AISI U.S. Crude Steel Production

Last week, Steel Market Update reached out to me to comment on U.S. Steel’s pricing announcement and how it would affect CME HRC futures. Some of my initial comments were included in the Final Thoughts section of the Aug. 12 issue. However, after marinating on it a bit, a couple of questions and ideas came to mind.

Perhaps U.S. Steel’s customers have been requesting fixed deals to better manage their business following the insane pricing volatility in flat rolled prices since January 2018. Perhaps U.S. Steel surveyed a cross section of customers or garnered support for this type of pricing mechanism from a group of customers prior to choosing to make this change and the announcement. In other words, maybe this is more complex than it seems.

Regardless, there is no doubt that there is growing demand in the industry for fixed deals and there are more firms that have executed a fixed deal via the futures markets today than ever before. Firms across the industry are looking for answers to the problems caused by the volatility of 2018 and this goes for producers, distributors, OEMs, financiers and service providers (like credit insurers). Considering the answer to the volatility of 2018 was fixed pricing and this combined with the increased awareness, education, experience and acceptance of fixed deals bolsters this assumption. My hope is that the network effect (the more people that use a product leads to exponential growth in the use of that product i.e. telephone, Microsoft) has taken hold in physical fixed priced deals and this will translate into significant growth in transactions, volume, open interest and liquidity in ferrous futures markets.

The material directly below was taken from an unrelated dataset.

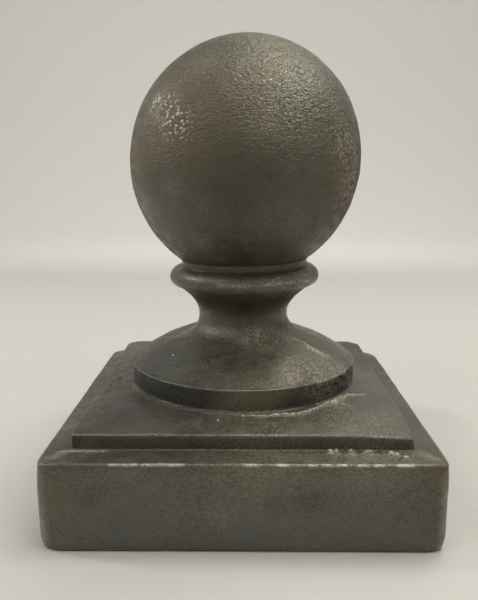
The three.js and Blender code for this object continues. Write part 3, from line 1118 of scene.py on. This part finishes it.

U.S. Steel’s announcement could be a watershed moment for HRC futures because it not only indicates growing interest by the industry to shift more transactions to a fixed price from a floating price (index), but also creates an arbitrage between the fixed price deal offered by the mill versus the fixed price deal offered by the futures markets.

Editor’s note: David Feldstein’s comments on fixed price contracts are his own opinions and do not represent the views of Steel Market Update or the CRU Group.